* _Task directions_:
Produce an exact copy of all the records.

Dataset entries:
-------
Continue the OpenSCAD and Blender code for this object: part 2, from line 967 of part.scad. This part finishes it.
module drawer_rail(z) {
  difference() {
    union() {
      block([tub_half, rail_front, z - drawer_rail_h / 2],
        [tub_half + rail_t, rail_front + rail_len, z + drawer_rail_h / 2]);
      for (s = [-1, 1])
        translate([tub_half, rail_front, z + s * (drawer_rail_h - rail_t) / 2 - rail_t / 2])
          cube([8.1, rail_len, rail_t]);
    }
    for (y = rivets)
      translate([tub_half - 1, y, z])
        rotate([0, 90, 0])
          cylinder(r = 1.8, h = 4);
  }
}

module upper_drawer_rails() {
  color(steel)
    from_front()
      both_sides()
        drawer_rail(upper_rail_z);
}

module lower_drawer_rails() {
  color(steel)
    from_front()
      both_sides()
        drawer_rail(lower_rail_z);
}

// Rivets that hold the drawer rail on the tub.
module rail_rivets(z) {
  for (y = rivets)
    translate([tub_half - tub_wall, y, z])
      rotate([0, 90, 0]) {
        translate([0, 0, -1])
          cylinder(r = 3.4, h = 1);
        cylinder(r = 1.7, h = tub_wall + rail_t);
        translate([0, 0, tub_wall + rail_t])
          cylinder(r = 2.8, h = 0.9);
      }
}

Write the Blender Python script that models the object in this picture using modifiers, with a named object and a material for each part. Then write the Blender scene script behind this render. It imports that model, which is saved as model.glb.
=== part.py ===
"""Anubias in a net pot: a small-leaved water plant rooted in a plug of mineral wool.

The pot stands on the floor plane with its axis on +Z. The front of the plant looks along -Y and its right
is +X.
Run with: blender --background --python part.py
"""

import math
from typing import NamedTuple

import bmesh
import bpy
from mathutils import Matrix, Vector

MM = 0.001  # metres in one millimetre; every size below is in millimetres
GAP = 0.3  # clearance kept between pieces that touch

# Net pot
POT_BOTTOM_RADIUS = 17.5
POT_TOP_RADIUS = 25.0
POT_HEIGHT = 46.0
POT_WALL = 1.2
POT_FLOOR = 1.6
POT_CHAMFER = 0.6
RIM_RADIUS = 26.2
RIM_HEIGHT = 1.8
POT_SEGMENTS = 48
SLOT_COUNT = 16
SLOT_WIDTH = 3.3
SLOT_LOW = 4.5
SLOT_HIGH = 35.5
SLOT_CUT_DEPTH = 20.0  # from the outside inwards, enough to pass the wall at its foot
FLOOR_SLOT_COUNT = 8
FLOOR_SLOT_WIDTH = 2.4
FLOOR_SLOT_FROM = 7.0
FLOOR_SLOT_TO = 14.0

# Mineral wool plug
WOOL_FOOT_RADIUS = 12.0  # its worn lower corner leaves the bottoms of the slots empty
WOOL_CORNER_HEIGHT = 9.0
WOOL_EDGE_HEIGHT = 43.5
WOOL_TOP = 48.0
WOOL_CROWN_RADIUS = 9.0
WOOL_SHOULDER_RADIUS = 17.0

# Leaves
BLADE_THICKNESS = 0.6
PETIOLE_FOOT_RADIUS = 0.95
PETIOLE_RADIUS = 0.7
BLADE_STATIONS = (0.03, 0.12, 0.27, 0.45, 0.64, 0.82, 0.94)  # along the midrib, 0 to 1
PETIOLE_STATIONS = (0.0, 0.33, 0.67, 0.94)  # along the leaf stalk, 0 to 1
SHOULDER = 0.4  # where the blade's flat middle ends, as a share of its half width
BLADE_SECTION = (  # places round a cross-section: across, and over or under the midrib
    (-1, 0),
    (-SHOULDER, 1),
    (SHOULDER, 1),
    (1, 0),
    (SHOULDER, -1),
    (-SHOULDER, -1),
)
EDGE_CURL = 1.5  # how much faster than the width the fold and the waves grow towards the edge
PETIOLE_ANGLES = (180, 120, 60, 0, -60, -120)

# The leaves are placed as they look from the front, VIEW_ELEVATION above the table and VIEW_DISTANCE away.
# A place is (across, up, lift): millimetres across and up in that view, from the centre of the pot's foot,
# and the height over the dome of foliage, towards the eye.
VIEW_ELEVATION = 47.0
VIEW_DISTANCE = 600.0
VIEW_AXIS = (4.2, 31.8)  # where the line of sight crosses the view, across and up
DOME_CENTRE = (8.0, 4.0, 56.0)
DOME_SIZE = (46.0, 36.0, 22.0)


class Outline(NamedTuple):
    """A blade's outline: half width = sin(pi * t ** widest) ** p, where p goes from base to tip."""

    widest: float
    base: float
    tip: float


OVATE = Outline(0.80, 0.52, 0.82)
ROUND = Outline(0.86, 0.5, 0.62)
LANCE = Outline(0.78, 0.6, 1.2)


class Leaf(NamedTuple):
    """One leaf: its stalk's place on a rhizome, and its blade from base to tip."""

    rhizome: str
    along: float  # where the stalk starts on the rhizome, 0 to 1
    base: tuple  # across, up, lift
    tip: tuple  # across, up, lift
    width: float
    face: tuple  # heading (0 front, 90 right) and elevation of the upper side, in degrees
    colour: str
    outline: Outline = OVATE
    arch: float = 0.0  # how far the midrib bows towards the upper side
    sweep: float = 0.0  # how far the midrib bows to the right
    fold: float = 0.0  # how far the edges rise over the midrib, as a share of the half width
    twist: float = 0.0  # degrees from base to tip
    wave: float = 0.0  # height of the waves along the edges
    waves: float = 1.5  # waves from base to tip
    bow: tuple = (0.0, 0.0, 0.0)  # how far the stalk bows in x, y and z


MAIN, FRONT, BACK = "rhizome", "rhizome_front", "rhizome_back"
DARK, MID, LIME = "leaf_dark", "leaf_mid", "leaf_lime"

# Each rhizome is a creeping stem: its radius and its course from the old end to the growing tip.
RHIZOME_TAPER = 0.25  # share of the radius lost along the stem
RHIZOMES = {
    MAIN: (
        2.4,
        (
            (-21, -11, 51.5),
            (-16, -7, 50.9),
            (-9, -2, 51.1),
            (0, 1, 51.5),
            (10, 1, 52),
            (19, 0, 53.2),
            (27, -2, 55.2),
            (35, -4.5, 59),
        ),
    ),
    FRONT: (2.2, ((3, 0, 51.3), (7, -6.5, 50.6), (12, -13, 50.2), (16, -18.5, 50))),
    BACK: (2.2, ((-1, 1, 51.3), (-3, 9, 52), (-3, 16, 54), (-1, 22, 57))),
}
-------
* _Worked solution_:
Continue the OpenSCAD and Blender code for this object: part 2, from line 967 of part.scad. This part finishes it.
module drawer_rail(z) {
  difference() {
    union() {
      block([tub_half, rail_front, z - drawer_rail_h / 2],
        [tub_half + rail_t, rail_front + rail_len, z + drawer_rail_h / 2]);
      for (s = [-1, 1])
        translate([tub_half, rail_front, z + s * (drawer_rail_h - rail_t) / 2 - rail_t / 2])
          cube([8.1, rail_len, rail_t]);
    }
    for (y = rivets)
      translate([tub_half - 1, y, z])
        rotate([0, 90, 0])
          cylinder(r = 1.8, h = 4);
  }
}

module upper_drawer_rails() {
  color(steel)
    from_front()
      both_sides()
        drawer_rail(upper_rail_z);
}

module lower_drawer_rails() {
  color(steel)
    from_front()
      both_sides()
        drawer_rail(lower_rail_z);
}

// Rivets that hold the drawer rail on the tub.
module rail_rivets(z) {
  for (y = rivets)
    translate([tub_half - tub_wall, y, z])
      rotate([0, 90, 0]) {
        translate([0, 0, -1])
          cylinder(r = 3.4, h = 1);
        cylinder(r = 1.7, h = tub_wall + rail_t);
        translate([0, 0, tub_wall + rail_t])
          cylinder(r = 2.8, h = 0.9);
      }
}

Write the Blender Python script that models the object in this picture using modifiers, with a named object and a material for each part. Then write the Blender scene script behind this render. It imports that model, which is saved as model.glb.
=== part.py ===
"""Anubias in a net pot: a small-leaved water plant rooted in a plug of mineral wool.

The pot stands on the floor plane with its axis on +Z. The front of the plant looks along -Y and its right
is +X.
Run with: blender --background --python part.py
"""

import math
from typing import NamedTuple

import bmesh
import bpy
from mathutils import Matrix, Vector

MM = 0.001  # metres in one millimetre; every size below is in millimetres
GAP = 0.3  # clearance kept between pieces that touch

# Net pot
POT_BOTTOM_RADIUS = 17.5
POT_TOP_RADIUS = 25.0
POT_HEIGHT = 46.0
POT_WALL = 1.2
POT_FLOOR = 1.6
POT_CHAMFER = 0.6
RIM_RADIUS = 26.2
RIM_HEIGHT = 1.8
POT_SEGMENTS = 48
SLOT_COUNT = 16
SLOT_WIDTH = 3.3
SLOT_LOW = 4.5
SLOT_HIGH = 35.5
SLOT_CUT_DEPTH = 20.0  # from the outside inwards, enough to pass the wall at its foot
FLOOR_SLOT_COUNT = 8
FLOOR_SLOT_WIDTH = 2.4
FLOOR_SLOT_FROM = 7.0
FLOOR_SLOT_TO = 14.0

# Mineral wool plug
WOOL_FOOT_RADIUS = 12.0  # its worn lower corner leaves the bottoms of the slots empty
WOOL_CORNER_HEIGHT = 9.0
WOOL_EDGE_HEIGHT = 43.5
WOOL_TOP = 48.0
WOOL_CROWN_RADIUS = 9.0
WOOL_SHOULDER_RADIUS = 17.0

# Leaves
BLADE_THICKNESS = 0.6
PETIOLE_FOOT_RADIUS = 0.95
PETIOLE_RADIUS = 0.7
BLADE_STATIONS = (0.03, 0.12, 0.27, 0.45, 0.64, 0.82, 0.94)  # along the midrib, 0 to 1
PETIOLE_STATIONS = (0.0, 0.33, 0.67, 0.94)  # along the leaf stalk, 0 to 1
SHOULDER = 0.4  # where the blade's flat middle ends, as a share of its half width
BLADE_SECTION = (  # places round a cross-section: across, and over or under the midrib
    (-1, 0),
    (-SHOULDER, 1),
    (SHOULDER, 1),
    (1, 0),
    (SHOULDER, -1),
    (-SHOULDER, -1),
)
EDGE_CURL = 1.5  # how much faster than the width the fold and the waves grow towards the edge
PETIOLE_ANGLES = (180, 120, 60, 0, -60, -120)

# The leaves are placed as they look from the front, VIEW_ELEVATION above the table and VIEW_DISTANCE away.
# A place is (across, up, lift): millimetres across and up in that view, from the centre of the pot's foot,
# and the height over the dome of foliage, towards the eye.
VIEW_ELEVATION = 47.0
VIEW_DISTANCE = 600.0
VIEW_AXIS = (4.2, 31.8)  # where the line of sight crosses the view, across and up
DOME_CENTRE = (8.0, 4.0, 56.0)
DOME_SIZE = (46.0, 36.0, 22.0)


class Outline(NamedTuple):
    """A blade's outline: half width = sin(pi * t ** widest) ** p, where p goes from base to tip."""

    widest: float
    base: float
    tip: float


OVATE = Outline(0.80, 0.52, 0.82)
ROUND = Outline(0.86, 0.5, 0.62)
LANCE = Outline(0.78, 0.6, 1.2)


class Leaf(NamedTuple):
    """One leaf: its stalk's place on a rhizome, and its blade from base to tip."""

    rhizome: str
    along: float  # where the stalk starts on the rhizome, 0 to 1
    base: tuple  # across, up, lift
    tip: tuple  # across, up, lift
    width: float
    face: tuple  # heading (0 front, 90 right) and elevation of the upper side, in degrees
    colour: str
    outline: Outline = OVATE
    arch: float = 0.0  # how far the midrib bows towards the upper side
    sweep: float = 0.0  # how far the midrib bows to the right
    fold: float = 0.0  # how far the edges rise over the midrib, as a share of the half width
    twist: float = 0.0  # degrees from base to tip
    wave: float = 0.0  # height of the waves along the edges
    waves: float = 1.5  # waves from base to tip
    bow: tuple = (0.0, 0.0, 0.0)  # how far the stalk bows in x, y and z


MAIN, FRONT, BACK = "rhizome", "rhizome_front", "rhizome_back"
DARK, MID, LIME = "leaf_dark", "leaf_mid", "leaf_lime"

# Each rhizome is a creeping stem: its radius and its course from the old end to the growing tip.
RHIZOME_TAPER = 0.25  # share of the radius lost along the stem
RHIZOMES = {
    MAIN: (
        2.4,
        (
            (-21, -11, 51.5),
            (-16, -7, 50.9),
            (-9, -2, 51.1),
            (0, 1, 51.5),
            (10, 1, 52),
            (19, 0, 53.2),
            (27, -2, 55.2),
            (35, -4.5, 59),
        ),
    ),
    FRONT: (2.2, ((3, 0, 51.3), (7, -6.5, 50.6), (12, -13, 50.2), (16, -18.5, 50))),
    BACK: (2.2, ((-1, 1, 51.3), (-3, 9, 52), (-3, 16, 54), (-1, 22, 57))),
}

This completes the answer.